- [EXERCISE DETAILS]:
Give the entries again exactly, every one of them.
— START OF PROVIDED RECORDS —
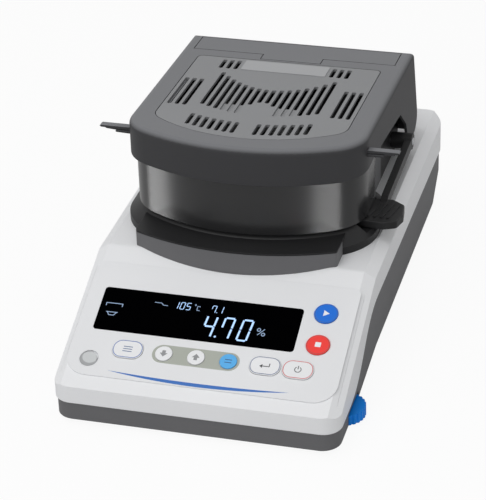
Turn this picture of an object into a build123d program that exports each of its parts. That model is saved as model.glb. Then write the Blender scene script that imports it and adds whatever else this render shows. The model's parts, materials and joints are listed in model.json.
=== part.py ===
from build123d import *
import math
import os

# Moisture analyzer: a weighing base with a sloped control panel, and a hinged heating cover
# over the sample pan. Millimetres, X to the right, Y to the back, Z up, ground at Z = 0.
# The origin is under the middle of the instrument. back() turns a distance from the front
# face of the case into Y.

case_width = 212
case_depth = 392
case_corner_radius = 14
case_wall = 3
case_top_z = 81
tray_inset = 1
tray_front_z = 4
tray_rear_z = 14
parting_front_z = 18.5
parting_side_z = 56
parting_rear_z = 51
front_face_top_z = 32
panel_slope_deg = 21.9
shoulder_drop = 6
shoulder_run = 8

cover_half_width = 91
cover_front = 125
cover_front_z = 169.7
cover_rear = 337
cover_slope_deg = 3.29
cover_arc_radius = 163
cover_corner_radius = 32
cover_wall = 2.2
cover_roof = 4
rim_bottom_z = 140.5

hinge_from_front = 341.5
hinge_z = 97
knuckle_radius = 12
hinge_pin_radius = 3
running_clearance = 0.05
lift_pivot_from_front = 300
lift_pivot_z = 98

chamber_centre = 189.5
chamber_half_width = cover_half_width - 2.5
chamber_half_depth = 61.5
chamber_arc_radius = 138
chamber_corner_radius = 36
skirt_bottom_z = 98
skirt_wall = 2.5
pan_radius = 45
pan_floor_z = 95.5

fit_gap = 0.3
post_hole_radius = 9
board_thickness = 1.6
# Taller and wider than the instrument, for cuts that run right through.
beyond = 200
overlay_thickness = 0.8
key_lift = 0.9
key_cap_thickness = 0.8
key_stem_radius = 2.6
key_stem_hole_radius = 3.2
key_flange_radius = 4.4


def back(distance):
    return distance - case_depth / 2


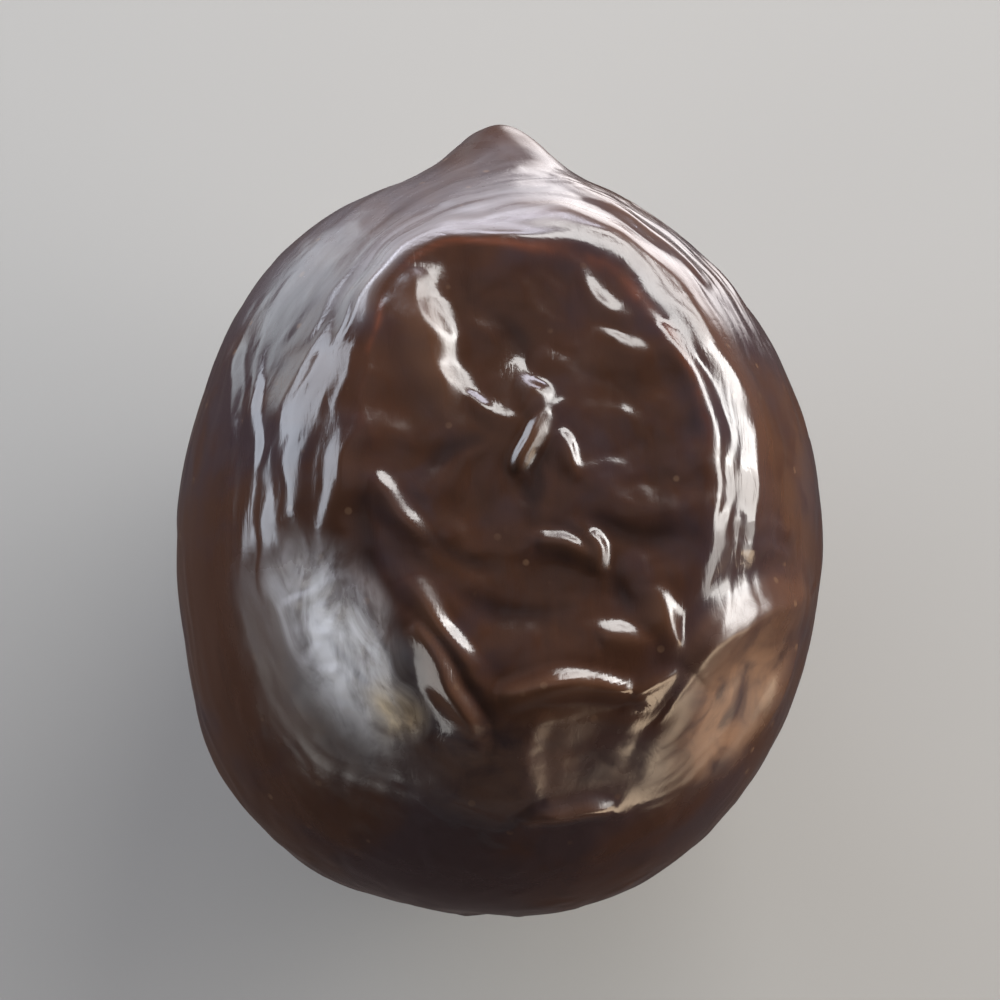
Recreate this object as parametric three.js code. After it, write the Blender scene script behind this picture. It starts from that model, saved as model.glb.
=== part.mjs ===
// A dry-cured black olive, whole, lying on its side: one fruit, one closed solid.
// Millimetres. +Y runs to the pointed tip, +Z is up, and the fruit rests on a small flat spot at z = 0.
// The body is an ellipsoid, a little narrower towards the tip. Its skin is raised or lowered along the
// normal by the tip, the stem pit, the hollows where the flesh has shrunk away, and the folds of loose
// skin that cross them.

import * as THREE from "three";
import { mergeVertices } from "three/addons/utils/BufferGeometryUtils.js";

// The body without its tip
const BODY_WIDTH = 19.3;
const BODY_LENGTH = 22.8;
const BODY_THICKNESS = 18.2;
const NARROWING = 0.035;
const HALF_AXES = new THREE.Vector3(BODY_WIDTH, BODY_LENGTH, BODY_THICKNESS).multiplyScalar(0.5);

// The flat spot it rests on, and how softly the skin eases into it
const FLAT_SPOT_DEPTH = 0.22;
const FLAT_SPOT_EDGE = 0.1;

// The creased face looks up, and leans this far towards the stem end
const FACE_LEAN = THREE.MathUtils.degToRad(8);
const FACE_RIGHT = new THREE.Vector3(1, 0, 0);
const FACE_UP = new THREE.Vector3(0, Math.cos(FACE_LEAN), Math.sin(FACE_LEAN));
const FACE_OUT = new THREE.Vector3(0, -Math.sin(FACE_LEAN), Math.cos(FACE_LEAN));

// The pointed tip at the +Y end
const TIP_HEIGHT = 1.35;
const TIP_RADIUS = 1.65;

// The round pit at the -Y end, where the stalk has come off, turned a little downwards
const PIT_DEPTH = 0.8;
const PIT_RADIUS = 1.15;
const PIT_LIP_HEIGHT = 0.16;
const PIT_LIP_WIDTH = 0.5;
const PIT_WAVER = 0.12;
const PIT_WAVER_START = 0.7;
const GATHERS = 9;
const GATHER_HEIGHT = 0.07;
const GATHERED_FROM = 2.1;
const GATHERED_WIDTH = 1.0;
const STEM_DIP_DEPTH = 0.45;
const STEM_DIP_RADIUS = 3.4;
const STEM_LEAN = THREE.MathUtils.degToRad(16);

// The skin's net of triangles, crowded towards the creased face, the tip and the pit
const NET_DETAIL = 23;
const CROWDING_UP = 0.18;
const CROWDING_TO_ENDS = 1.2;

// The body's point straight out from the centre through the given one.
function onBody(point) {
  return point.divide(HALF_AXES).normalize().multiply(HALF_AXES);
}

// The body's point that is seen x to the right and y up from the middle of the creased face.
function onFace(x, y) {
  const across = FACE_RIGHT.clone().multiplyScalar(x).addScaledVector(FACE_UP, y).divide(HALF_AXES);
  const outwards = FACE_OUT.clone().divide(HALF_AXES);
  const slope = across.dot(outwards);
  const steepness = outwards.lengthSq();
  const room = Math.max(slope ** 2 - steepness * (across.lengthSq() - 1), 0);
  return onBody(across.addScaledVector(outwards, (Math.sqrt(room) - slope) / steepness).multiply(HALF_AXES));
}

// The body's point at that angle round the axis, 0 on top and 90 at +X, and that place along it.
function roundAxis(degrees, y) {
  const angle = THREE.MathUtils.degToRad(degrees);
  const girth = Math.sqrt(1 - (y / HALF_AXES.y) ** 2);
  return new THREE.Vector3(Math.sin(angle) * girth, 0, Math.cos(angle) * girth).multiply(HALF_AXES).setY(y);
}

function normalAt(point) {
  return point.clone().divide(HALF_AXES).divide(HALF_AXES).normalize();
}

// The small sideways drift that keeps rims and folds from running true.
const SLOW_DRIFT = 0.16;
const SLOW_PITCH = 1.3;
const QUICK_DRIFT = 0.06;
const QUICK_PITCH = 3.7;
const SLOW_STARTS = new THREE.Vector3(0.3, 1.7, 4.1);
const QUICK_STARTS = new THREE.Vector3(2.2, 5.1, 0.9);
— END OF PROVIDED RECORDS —
- [EXERCISE SOLUTION]:
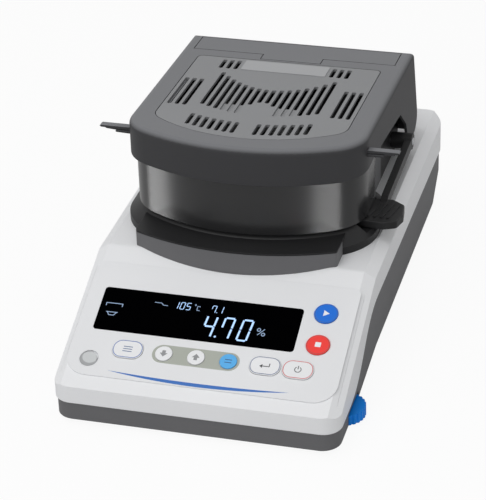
Turn this picture of an object into a build123d program that exports each of its parts. That model is saved as model.glb. Then write the Blender scene script that imports it and adds whatever else this render shows. The model's parts, materials and joints are listed in model.json.
=== part.py ===
from build123d import *
import math
import os

# Moisture analyzer: a weighing base with a sloped control panel, and a hinged heating cover
# over the sample pan. Millimetres, X to the right, Y to the back, Z up, ground at Z = 0.
# The origin is under the middle of the instrument. back() turns a distance from the front
# face of the case into Y.

case_width = 212
case_depth = 392
case_corner_radius = 14
case_wall = 3
case_top_z = 81
tray_inset = 1
tray_front_z = 4
tray_rear_z = 14
parting_front_z = 18.5
parting_side_z = 56
parting_rear_z = 51
front_face_top_z = 32
panel_slope_deg = 21.9
shoulder_drop = 6
shoulder_run = 8

cover_half_width = 91
cover_front = 125
cover_front_z = 169.7
cover_rear = 337
cover_slope_deg = 3.29
cover_arc_radius = 163
cover_corner_radius = 32
cover_wall = 2.2
cover_roof = 4
rim_bottom_z = 140.5

hinge_from_front = 341.5
hinge_z = 97
knuckle_radius = 12
hinge_pin_radius = 3
running_clearance = 0.05
lift_pivot_from_front = 300
lift_pivot_z = 98

chamber_centre = 189.5
chamber_half_width = cover_half_width - 2.5
chamber_half_depth = 61.5
chamber_arc_radius = 138
chamber_corner_radius = 36
skirt_bottom_z = 98
skirt_wall = 2.5
pan_radius = 45
pan_floor_z = 95.5

fit_gap = 0.3
post_hole_radius = 9
board_thickness = 1.6
# Taller and wider than the instrument, for cuts that run right through.
beyond = 200
overlay_thickness = 0.8
key_lift = 0.9
key_cap_thickness = 0.8
key_stem_radius = 2.6
key_stem_hole_radius = 3.2
key_flange_radius = 4.4


def back(distance):
    return distance - case_depth / 2


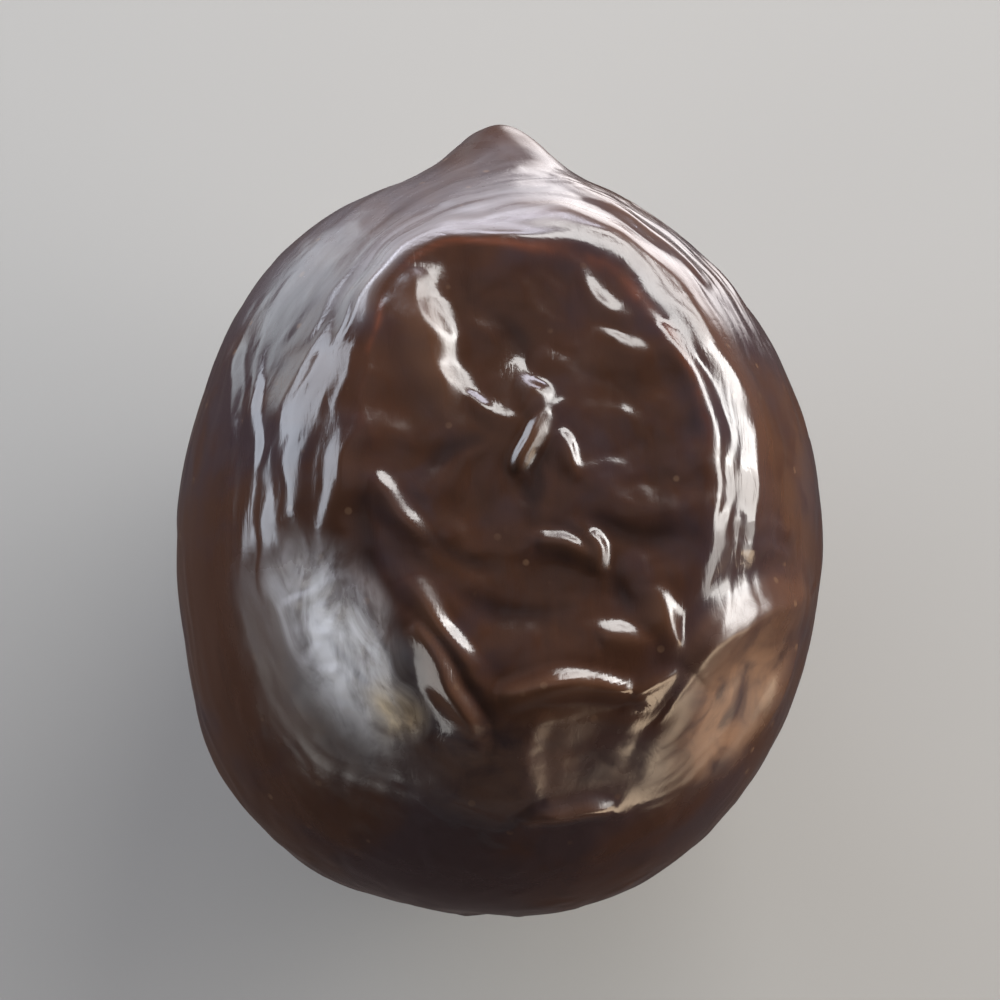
Recreate this object as parametric three.js code. After it, write the Blender scene script behind this picture. It starts from that model, saved as model.glb.
=== part.mjs ===
// A dry-cured black olive, whole, lying on its side: one fruit, one closed solid.
// Millimetres. +Y runs to the pointed tip, +Z is up, and the fruit rests on a small flat spot at z = 0.
// The body is an ellipsoid, a little narrower towards the tip. Its skin is raised or lowered along the
// normal by the tip, the stem pit, the hollows where the flesh has shrunk away, and the folds of loose
// skin that cross them.

import * as THREE from "three";
import { mergeVertices } from "three/addons/utils/BufferGeometryUtils.js";

// The body without its tip
const BODY_WIDTH = 19.3;
const BODY_LENGTH = 22.8;
const BODY_THICKNESS = 18.2;
const NARROWING = 0.035;
const HALF_AXES = new THREE.Vector3(BODY_WIDTH, BODY_LENGTH, BODY_THICKNESS).multiplyScalar(0.5);

// The flat spot it rests on, and how softly the skin eases into it
const FLAT_SPOT_DEPTH = 0.22;
const FLAT_SPOT_EDGE = 0.1;

// The creased face looks up, and leans this far towards the stem end
const FACE_LEAN = THREE.MathUtils.degToRad(8);
const FACE_RIGHT = new THREE.Vector3(1, 0, 0);
const FACE_UP = new THREE.Vector3(0, Math.cos(FACE_LEAN), Math.sin(FACE_LEAN));
const FACE_OUT = new THREE.Vector3(0, -Math.sin(FACE_LEAN), Math.cos(FACE_LEAN));

// The pointed tip at the +Y end
const TIP_HEIGHT = 1.35;
const TIP_RADIUS = 1.65;

// The round pit at the -Y end, where the stalk has come off, turned a little downwards
const PIT_DEPTH = 0.8;
const PIT_RADIUS = 1.15;
const PIT_LIP_HEIGHT = 0.16;
const PIT_LIP_WIDTH = 0.5;
const PIT_WAVER = 0.12;
const PIT_WAVER_START = 0.7;
const GATHERS = 9;
const GATHER_HEIGHT = 0.07;
const GATHERED_FROM = 2.1;
const GATHERED_WIDTH = 1.0;
const STEM_DIP_DEPTH = 0.45;
const STEM_DIP_RADIUS = 3.4;
const STEM_LEAN = THREE.MathUtils.degToRad(16);

// The skin's net of triangles, crowded towards the creased face, the tip and the pit
const NET_DETAIL = 23;
const CROWDING_UP = 0.18;
const CROWDING_TO_ENDS = 1.2;

// The body's point straight out from the centre through the given one.
function onBody(point) {
  return point.divide(HALF_AXES).normalize().multiply(HALF_AXES);
}

// The body's point that is seen x to the right and y up from the middle of the creased face.
function onFace(x, y) {
  const across = FACE_RIGHT.clone().multiplyScalar(x).addScaledVector(FACE_UP, y).divide(HALF_AXES);
  const outwards = FACE_OUT.clone().divide(HALF_AXES);
  const slope = across.dot(outwards);
  const steepness = outwards.lengthSq();
  const room = Math.max(slope ** 2 - steepness * (across.lengthSq() - 1), 0);
  return onBody(across.addScaledVector(outwards, (Math.sqrt(room) - slope) / steepness).multiply(HALF_AXES));
}

// The body's point at that angle round the axis, 0 on top and 90 at +X, and that place along it.
function roundAxis(degrees, y) {
  const angle = THREE.MathUtils.degToRad(degrees);
  const girth = Math.sqrt(1 - (y / HALF_AXES.y) ** 2);
  return new THREE.Vector3(Math.sin(angle) * girth, 0, Math.cos(angle) * girth).multiply(HALF_AXES).setY(y);
}

function normalAt(point) {
  return point.clone().divide(HALF_AXES).divide(HALF_AXES).normalize();
}

// The small sideways drift that keeps rims and folds from running true.
const SLOW_DRIFT = 0.16;
const SLOW_PITCH = 1.3;
const QUICK_DRIFT = 0.06;
const QUICK_PITCH = 3.7;
const SLOW_STARTS = new THREE.Vector3(0.3, 1.7, 4.1);
const QUICK_STARTS = new THREE.Vector3(2.2, 5.1, 0.9);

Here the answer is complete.